Viele Angestellte, vor allem Berufsanfänger und neue Mitarbeiter, leisten dann mehr oder weniger gerne Überstunden, um ihr Engagement für den neuen Arbeitgeber unter Beweis zu stellen. Doch irgendwann möchte auch der flexibelste Mitarbeiter auch einmal Freizeit für Familie und Freunde haben. Daher ordnet Schulze das Wort Überstunden klar ein: Sie müssen vom Arbeitgeber angeordnet, geduldet oder für die Arbeit erforderlich sein. „Vor Gericht ist es da häufig schwer, einen Nachweis und genug Vortrag zu bringen“, betont Schulze. Gute Indizien sind etwa E-Mail-Verläufe oder Ausdrucke des Outlook-Kalenders mit Kundenterminen. Auch Zeugen kann man benennen, beispielsweise die Kollegen, die im gleichen Team an dem Projekt gearbeitet, und ebenfalls Überstunden gemacht haben. Eine Duldung von Überstunden liegt auch beispielsweise nahe, wenn der Chef seinen Mitarbeiter jeden Morgen um 7 Uhr sieht und ihn begrüßt – und sich jeden Abend um 19 Uhr wieder von ihm verabschiedet. Dieses Beispiel kann der Angestellte vor Gericht vortragen – dann muss der Chef glaubhaft darauf reagieren.

Noch besser: Den Arbeitgeber klar per E-Mail informieren, dass eine bestimmte Arbeit nur mit Überstunden zu schaffen sei. Reagiert der Arbeitgeber nicht auf die E-Mail, könne man ihm erneut eine Frist setzen und sich notfalls weigern, die Überstunden zu leisten. Reagiert der Vorgesetzte und erlaubt er die Überstunden, müssen sie auch bezahlt werden. Wer seine Überstunden zu Recht einfordert, erhält als Entgelt sein monatliches Bruttogehalt auf die Stunde heruntergerechnet. Steuern und Sozialabgaben werden dann noch abgezogen. Zuschläge gibt es grundsätzlich nur, wenn sie ausdrücklich vereinbart sind, etwa in einem Tarifvertrag.

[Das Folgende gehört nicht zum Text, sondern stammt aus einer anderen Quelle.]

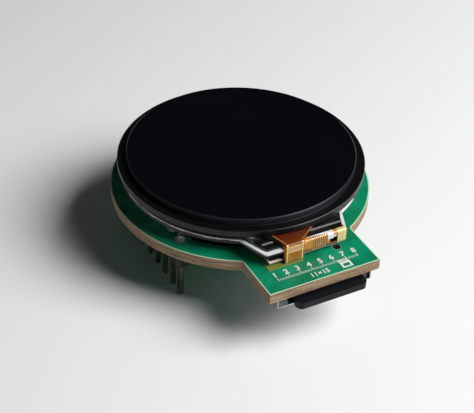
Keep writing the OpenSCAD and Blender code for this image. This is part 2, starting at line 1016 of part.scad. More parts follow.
module regulator_body() {
  color("#202020")
    difference() {
      sot_body(regulator_at);
      sot_leads(regulator_at, [-1, 0, 1], [-1, 1]);
    }
}

module regulator_leads() {
  color("silver")
    sot_leads(regulator_at, [-1, 0, 1], [-1, 1]);
}

module transistor_body() {
  color("#202020")
    difference() {
      sot_body(transistor_at);
      sot_leads(transistor_at, [-1, 1], [0]);
    }
}

module transistor_leads() {
  color("silver")
    sot_leads(transistor_at, [-1, 1], [0]);
}

// Ceramic body of a chip part, between its two metal ends
module chip_core(at, h) {
  block([passive_w - 2 * terminal_l, passive_l, h], at, board_z - h);
}

module chip_ends(at, h) {
  for (side = [-1, 1]) {
    block([terminal_l, passive_l + 2 * terminal_skin, h + terminal_skin],
          [at[0] + side * (passive_w - terminal_l) / 2, at[1]], board_z - h - terminal_skin);
  }
}

module capacitors() {
  color("tan")
    for (at = capacitor_at) {
      chip_core(at, capacitor_h);
    }
}

module resistors() {
  color("#1d1d22")
    for (at = resistor_at) {
      chip_core(at, resistor_h);
    }
}

module chip_terminals() {
  color("silver") {
    for (at = capacitor_at) {
      chip_ends(at, capacitor_h);
    }
    for (at = resistor_at) {
      chip_ends(at, resistor_h);
    }
  }
}

pcb();
solder_joints();
header_left_body();
header_right_body();
header_left_pins();
header_right_pins();
card_socket_body();
card_socket_shell();
card_socket_contacts();
card_detect_spring();
memory_card();
memory_card_pads();
mounting_foam();
flex_foam();
flex_stiffener();
display_flex();
flex_solder();
touch_flex();
touch_controller();
backlight_frame();
reflector_film();
light_guide();
diffuser_film();
prism_film();
backlight_leds();
led_strip();
rear_polariser();
array_glass();
color_filter_glass();
front_polariser();
driver_chip();
light_shield_tape();
lens_adhesive();
touch_sensor();
cover_lens();
regulator_body();
regulator_leads();
transistor_body();
transistor_leads();
capacitors();
resistors();
chip_terminals();
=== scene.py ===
"""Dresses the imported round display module: a finish for every CAD node, and thin layers on them.

The board gets its solder mask, tinned pads, vias and printed marks, the folded flexible circuits
get their copper, and the socket, pins and glass get finishes with their own grain and wear. All
lengths in the classes are in millimetres and are turned into metres where the meshes are made.
"""

import logging
import math
from dataclasses import dataclass, field
from enum import Enum

import bpy
from mathutils import Matrix, Vector

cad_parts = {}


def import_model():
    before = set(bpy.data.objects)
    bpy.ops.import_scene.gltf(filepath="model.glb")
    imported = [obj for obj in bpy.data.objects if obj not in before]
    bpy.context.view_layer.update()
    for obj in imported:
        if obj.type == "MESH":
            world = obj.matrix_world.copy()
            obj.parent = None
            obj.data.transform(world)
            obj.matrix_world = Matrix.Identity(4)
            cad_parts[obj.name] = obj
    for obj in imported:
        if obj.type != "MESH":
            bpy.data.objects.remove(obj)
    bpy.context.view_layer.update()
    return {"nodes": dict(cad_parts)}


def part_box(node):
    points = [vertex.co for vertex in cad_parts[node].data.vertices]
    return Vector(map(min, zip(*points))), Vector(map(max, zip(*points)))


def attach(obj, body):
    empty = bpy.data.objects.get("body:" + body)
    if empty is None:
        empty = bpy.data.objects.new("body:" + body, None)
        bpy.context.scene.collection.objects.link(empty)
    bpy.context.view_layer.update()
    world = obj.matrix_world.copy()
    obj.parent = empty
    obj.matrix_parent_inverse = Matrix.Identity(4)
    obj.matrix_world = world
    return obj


LOG = logging.getLogger("display_module")
MM = 0.001
NOISE_LOW, NOISE_HIGH = 0.3, 0.7  # the middle range of a noise texture's factor
TYPE_WEIGHT = 0.02  # how much printed numbers are thickened, as a share of their height
WHITE = (1.0, 1.0, 1.0)
BLACK = (0.0, 0.0, 0.0)
Colour = tuple[float, float, float]
Point = tuple[float, float]
Span = tuple[float, float]
Spot = tuple[float, float, float]
Box = tuple[float, float, float, float]
Socket = bpy.types.NodeSocket
Thing = bpy.types.Object


def srgb(red: float, green: float, blue: float) -> Colour:
    """Returns the linear colour of an 8-bit screen colour."""

    def channel(value: float) -> float:
        """Returns one channel as linear light."""
        v = value / 255
        return v / 12.92 if v <= 0.04045 else ((v + 0.055) / 1.055) ** 2.4

    return channel(red), channel(green), channel(blue)


# ---------------------------------------------------------------- finishes


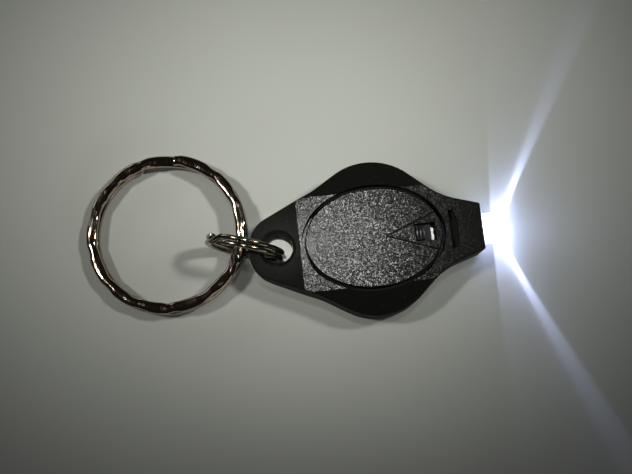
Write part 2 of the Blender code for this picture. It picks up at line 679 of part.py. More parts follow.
def make_cell(name, low):
    """A button cell: a can with a crimped wall, a gasket inside the wall, and a cap that the gasket holds."""
    top = low + CELL_HEIGHT
    rim = top - CELL_CRIMP_DROP
    inner = CELL_RADIUS - CELL_WALL
    floor = low + CELL_FLOOR
    can = [
        (0.0, floor), (0.0, low), (CELL_RADIUS - CELL_ROUNDING, low), (CELL_RADIUS, low + CELL_ROUNDING),
        (CELL_RADIUS, rim), (inner, rim), (inner, floor),
    ]
    can.reverse()
    gasket_outer = inner - GASKET_CLEARANCE
    gasket_inner = gasket_outer - GASKET_WALL
    gasket_low = floor + GASKET_CLEARANCE
    gasket = [
        (gasket_outer, rim), (gasket_outer, gasket_low), (gasket_inner, gasket_low), (gasket_inner, rim),
    ]
    cap_radius = gasket_inner - GASKET_CLEARANCE
    cap = [
        (0.0, top), (cap_radius - CELL_ROUNDING, top), (cap_radius, top - CELL_ROUNDING),
        (cap_radius, gasket_low), (0.0, gasket_low),
    ]
    steel = (0.62, 0.61, 0.58)
    finish_part(turned("can", can, steps=48), f"{name}_can", steel, 0.25, 1.0)
    finish_part(turned("gasket", gasket, steps=48), f"{name}_gasket", (0.1, 0.1, 0.1), 0.6)
    finish_part(turned("cap", cap, steps=48), f"{name}_cap", steel, 0.3, 1.0)


# LED

def turned_along_x(name, profile, start_x, steps=32):
    """A turned piece whose heights run along +X from start_x, on the LED's axis."""
    obj = turned(name, profile, steps)
    turn = Matrix.Rotation(math.radians(90.0), 4, "Y")
    obj.data.transform(Matrix.Translation((start_x, 0.0, PARTING_Z)) @ turn)
    return obj


def make_lens():
    """A round body with a flange and a domed tip; the leads enter a pocket in its rear."""
    dome_steps = 8
    dome_base = LED_LENGTH - LED_RADIUS
    dome = [
        (
            LED_RADIUS * math.sin(math.pi / 2 * index / dome_steps),
            dome_base + LED_RADIUS * math.cos(math.pi / 2 * index / dome_steps),
        )
        for index in range(dome_steps + 1)
    ]
    body = [
        (LED_RADIUS, LED_FLANGE_LENGTH), (LED_FLANGE_RADIUS, LED_FLANGE_LENGTH),
        (LED_FLANGE_RADIUS, 0.0), (LENS_POCKET_RADIUS, 0.0),
        (LENS_POCKET_RADIUS, LENS_POCKET_DEPTH), (0.0, LENS_POCKET_DEPTH),
    ]
    lens = turned_along_x("lens", dome + body, LED_BASE_X)
    finish_part(lens, "led_lens", (0.9, 0.93, 1.0), 0.05)


def wire(name, places):
    """A round wire through a few places, with closed ends."""
    curve = bpy.data.curves.new(name, "CURVE")
    curve.dimensions = "3D"
    curve.bevel_depth = LEAD_RADIUS
    curve.bevel_resolution = 2
    curve.use_fill_caps = True
    spline = curve.splines.new("POLY")
    spline.points.add(len(places) - 1)
    for point, place in zip(spline.points, places):
        point.co = (*place, 1.0)
    obj = bpy.data.objects.new(name, curve)
    CUTTERS.objects.link(obj)
    return as_mesh(obj)


def cup_mouth_x():
    return LED_BASE_X + LENS_POCKET_DEPTH - 2 * LED_CLEARANCE


def make_cathode_lead():
    """From under the lower cell, up the nose channel, to the cup that holds the die."""
    cup_rear = cup_mouth_x() - CUP_DEPTH
    side = CUP_REAR_RADIUS / 2
    lead = wire(
        "lead",
        [
            (LEAD_END_X, LEAD_SPREAD, LOWER_LEAD_Z),
            (LEAD_BEND_X - LEAD_BEND_RUN, LEAD_SPREAD, LOWER_LEAD_Z),
            (LEAD_BEND_X, LEAD_SPREAD, PARTING_Z),
            (cup_rear - MM, LEAD_SPREAD, PARTING_Z),
            (cup_rear - MM / 2, side, PARTING_Z),
            (cup_rear + CUP_DEPTH / 2, side, PARTING_Z),
        ],
    )
    hollow_depth = CUP_DEPTH - CUP_FLOOR
    cup = cylinder(
        "cup", (cup_rear, 0.0, PARTING_Z), (1, 0, 0), CUP_REAR_RADIUS, CUP_DEPTH, CUP_MOUTH_RADIUS, steps=24
    )
    hollow = cylinder(
        "hollow", (cup_mouth_x() - hollow_depth, 0.0, PARTING_Z), (1, 0, 0), CUP_REAR_RADIUS * 0.75,
        hollow_depth + 0.1 * MM, CUP_MOUTH_RADIUS * 0.9, steps=24,
    )
    lead = cut(join(lead, cup), hollow)
    finish_part(lead, "led_cathode_lead", (0.75, 0.74, 0.7), 0.3, 1.0)


def make_anode_lead():
    """From over the upper cell, down the nose channel, to a post beside the cup."""
    lead = wire(
        "lead",
        [
            (LEAD_END_X, -LEAD_SPREAD, UPPER_LEAD_Z),
            (LEAD_BEND_X - LEAD_BEND_RUN, -LEAD_SPREAD, UPPER_LEAD_Z),
            (LEAD_BEND_X, -LEAD_SPREAD, PARTING_Z),
            (cup_mouth_x(), -LEAD_SPREAD, PARTING_Z),
        ],
    )
    finish_part(lead, "led_anode_lead", (0.75, 0.74, 0.7), 0.3, 1.0)


def make_die():
    low_x = cup_mouth_x() - CUP_DEPTH + CUP_FLOOR + DIE_GAP
    half = DIE_WIDTH / 2
    die = box(
        "die",
        (low_x, -half, PARTING_Z - half),
        (low_x + DIE_THICKNESS, half, PARTING_Z + half),
    )
    finish_part(die, "led_die", (0.8, 0.8, 0.3), 0.4)


# Split rings

def coil_profile(name, width, height, steps=12):
    """A flat wire's section with well-rounded corners."""
    curve = bpy.data.curves.new(name, "CURVE")
    curve.dimensions = "2D"
    curve.fill_mode = "NONE"
    spline = curve.splines.new("POLY")
    spline.points.add(steps - 1)
    squareness = 0.6
    for index, point in enumerate(spline.points):
        turn = 2 * math.pi * (index + 0.5) / steps
        x = math.copysign(abs(math.cos(turn)) ** squareness, math.cos(turn))
        y = math.copysign(abs(math.sin(turn)) ** squareness, math.sin(turn))
        point.co = (x * width / 2, y * height / 2, 0.0, 1.0)
    spline.use_cyclic_u = True
    obj = bpy.data.objects.new(name, curve)
    CUTTERS.objects.link(obj)
    return obj


def split_ring(name, radius, width, height, gap, start, steps, marks=0):
    """A flat wire wound for two turns less a gap; it climbs from one turn to the next inside the gap."""
    curve = bpy.data.curves.new(name, "CURVE")
    curve.dimensions = "3D"
    curve.twist_mode = "Z_UP"
    curve.bevel_mode = "OBJECT"
    section = coil_profile("section", width, height)
    curve.bevel_object = section
    curve.use_fill_caps = True
    total = 4 * math.pi - COIL_END_GAP
    pitch = height + gap
    climb_start = 2 * math.pi - COIL_END_GAP * 0.9
    climb_end = 2 * math.pi - COIL_END_GAP * 0.1
    mean_radius = radius - width / 2
    spline = curve.splines.new("POLY")
    count = 2 * steps
    spline.points.add(count)
    for index, point in enumerate(spline.points):
        along = total * index / count
        climbed = min(max((along - climb_start) / (climb_end - climb_start), 0.0), 1.0)
        height_now = (climbed - 0.5) * pitch
        mark = HAMMER_DEPTH * (0.5 + 0.5 * math.cos(marks * along)) if marks else 0.0
        turn = start + along
        point.co = (mean_radius * math.cos(turn), mean_radius * math.sin(turn), height_now, 1.0)
        point.radius = 1.0 - mark
    obj = bpy.data.objects.new(name, curve)
    CUTTERS.objects.link(obj)
    ring = as_mesh(obj)
    bpy.data.objects.remove(section, do_unlink=True)
    return ring


def place_on_joint(obj, placing, pivot):
    """Puts a ring in its place and its origin on its joint's axis."""
    obj.data.transform(Matrix.Translation(pivot).inverted() @ placing)
    obj.location = pivot


def small_ring_centre():
    return Vector((SMALL_RING_X, SMALL_RING_Y, SMALL_RING_RADIUS))


def small_ring_y_at(x):
    return SMALL_RING_Y + (x - SMALL_RING_X) * math.tan(SMALL_RING_YAW)


def make_small_ring():
    """It stands on edge through the lug's hole."""
    ring = split_ring(
        "small_split_ring", SMALL_RING_RADIUS, SMALL_WIRE_WIDTH, SMALL_WIRE_HEIGHT, SMALL_COIL_GAP,
        math.radians(150.0), 44,
    )
    placing = (
        Matrix.Translation(small_ring_centre())
        @ Matrix.Rotation(SMALL_RING_YAW, 4, "Z")
        @ Matrix.Rotation(math.radians(90.0), 4, "X")
    )
    place_on_joint(ring, placing, small_ring_centre())
    finish_part(ring, "small_split_ring", (0.5, 0.48, 0.42), 0.2, 1.0)


def link_point():
    """The middle of the large ring's band where it passes through the small ring, clear of the lug."""
    x = LUG_END_X - RING_LINK_CLEARANCE - LARGE_WIRE_WIDTH / 2
    reach = (SMALL_RING_X - x) / math.cos(SMALL_RING_YAW) + LARGE_WIRE_WIDTH / 2
    floor = SMALL_RING_RADIUS - math.sqrt(SMALL_RING_INNER_RADIUS ** 2 - reach ** 2)
    z = floor + RING_LINK_CLEARANCE / 2 + LARGE_WIRE_HEIGHT + LARGE_COIL_GAP / 2
    return Vector((x, small_ring_y_at(x), z))


def make_large_ring():
    """It lies on the ground at its far side, and is lifted where it passes through the small ring."""
    ring = split_ring(
        "large_split_ring", LARGE_RING_RADIUS, LARGE_WIRE_WIDTH, LARGE_WIRE_HEIGHT, LARGE_COIL_GAP,
        math.radians(106.0) - LARGE_RING_YAW, 78, marks=HAMMER_MARKS,
    )
    reach = LARGE_RING_RADIUS - LARGE_WIRE_WIDTH / 2
    lying_z = LARGE_WIRE_HEIGHT + LARGE_COIL_GAP / 2
    tilt = math.asin((link_point().z - lying_z) / (2 * reach))
    placing = (
        Matrix.Translation(link_point())
        @ Matrix.Rotation(LARGE_RING_YAW, 4, "Z")
        @ Matrix.Rotation(-tilt, 4, "Y")
        @ Matrix.Translation((-reach, 0.0, 0.0))
    )
    place_on_joint(ring, placing, link_point())
    finish_part(ring, "large_split_ring", (0.55, 0.5, 0.43), 0.18, 1.0)


def main():
    make_top_shell()
    make_bottom_shell()
    make_screws()
    make_press_pad()
    make_switch_slider()
    make_cell("lower_cell", LOWER_CELL_Z)
    make_cell("upper_cell", UPPER_CELL_Z)
    make_lens()
    make_cathode_lead()
    make_anode_lead()
    make_die()
    make_small_ring()
    make_large_ring()


main()
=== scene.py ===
"""Finish for a keychain squeeze light: case, pad, slide switch, lit LED and two split rings.

Laid out as an add-on and run as a script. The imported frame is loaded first, so that sizes can come from it.
"""

import json
import math

import bmesh
import bpy
from bpy.props import FloatProperty, FloatVectorProperty, IntProperty, PointerProperty
from mathutils import Matrix, Vector, noise


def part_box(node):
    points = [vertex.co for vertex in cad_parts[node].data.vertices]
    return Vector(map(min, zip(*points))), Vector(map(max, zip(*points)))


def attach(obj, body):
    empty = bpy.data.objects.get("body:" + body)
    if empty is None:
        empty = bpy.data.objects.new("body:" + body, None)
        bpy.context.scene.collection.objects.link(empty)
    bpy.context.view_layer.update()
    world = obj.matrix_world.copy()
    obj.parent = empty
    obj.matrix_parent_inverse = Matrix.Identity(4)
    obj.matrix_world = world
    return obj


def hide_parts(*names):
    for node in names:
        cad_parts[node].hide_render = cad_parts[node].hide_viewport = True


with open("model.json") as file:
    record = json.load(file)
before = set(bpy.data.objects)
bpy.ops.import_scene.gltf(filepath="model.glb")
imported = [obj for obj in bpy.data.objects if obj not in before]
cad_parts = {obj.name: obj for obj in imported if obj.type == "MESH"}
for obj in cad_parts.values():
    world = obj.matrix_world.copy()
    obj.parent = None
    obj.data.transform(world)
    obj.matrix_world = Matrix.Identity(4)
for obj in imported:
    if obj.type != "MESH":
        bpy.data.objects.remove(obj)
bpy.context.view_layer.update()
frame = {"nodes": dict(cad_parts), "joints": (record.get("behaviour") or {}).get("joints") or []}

bl_info = {
    "name": "Keychain light finish",
    "version": (1, 0, 0),
    "blender": (4, 5, 0),
    "location": "View3D > Sidebar > Keychain light",
    "description": "Builds the visible pieces and materials of a keychain squeeze light around its frame",
    "category": "Object",
}

MM = 0.001
WELD = 0.00001 * MM

# Shells and pad
CREASE_EASING = 0.9 * MM
CREASE_TURNS = (5.0, 24.0)
SHARP_TURN = 28.0
PAD_EDGE_SHARE = 0.8
GRAIN_DEPTH = 0.003 * MM
GRAIN_TILT = 0.09
RECESS_DULLING = 0.6
DUST_STRENGTH = 0.35
DUST = (0.16, 0.15, 0.13)
PIT_FLOOR_DROP = 0.25 * MM
GROOVE_FLOOR_DROP = 0.12 * MM

# Switch and screws
SWITCH_WELL_DROP = 0.2 * MM
SWITCH_EDGE = 0.05 * MM
SCREW_EDGE = 0.06 * MM
SCREW_TURN = 50.0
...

Was viele nicht wissen: Wenn in Arbeitsvertrag, Betriebsvereinbarung oder Tarifvertrag nichts gesondert geregelt ist, muss man seine Überstunden aufgrund der gesetzlichen Regelung spätestens nach drei Jahren einklagen. Laut Rechtsanwalt Schulze gibt es jedoch in vielen Arbeitsverhältnissen so genannte Ausschlussfristen die vorsehen, dass finanzielle Ansprüche (dazu gehören auch Überstunden) binnen drei Monaten geltend gemacht werden müssen. Teilweise gibt es sogar noch eine zweite Stufe die regelt, dass die Überstunden verfallen, wenn man nicht innerhalb weiterer drei Monate Klage einreicht. „Diese Ausschlussfristen haben viele Angestellte nicht im Blick“, betont Schulze. Sein Rat: Unbedingt den Arbeitsvertrag genau durchlesen und, falls es Verweise auf eine Betriebsvereinbarung oder Tarifvertrag gibt, auch diese gut studieren. Anders herum betrachtet: Wenn es einen Betriebsrat gibt, hat dieser das Thema Überstunden im Blick und der Mitarbeiter muss sich damit möglicherweise gar nicht beschäftigen.

Übrigens: Nach einem Urteil des Bundesarbeitsgerichts aus dem Jahr 2015 kann das Gericht den Mindestumfang von geleisteten Überstunden neuerdings unter bestimmten Voraussetzungen auch schätzen. Der Vorteil: Ein Angestellter muss nicht mehr jede einzelne Überstunde nachweisen.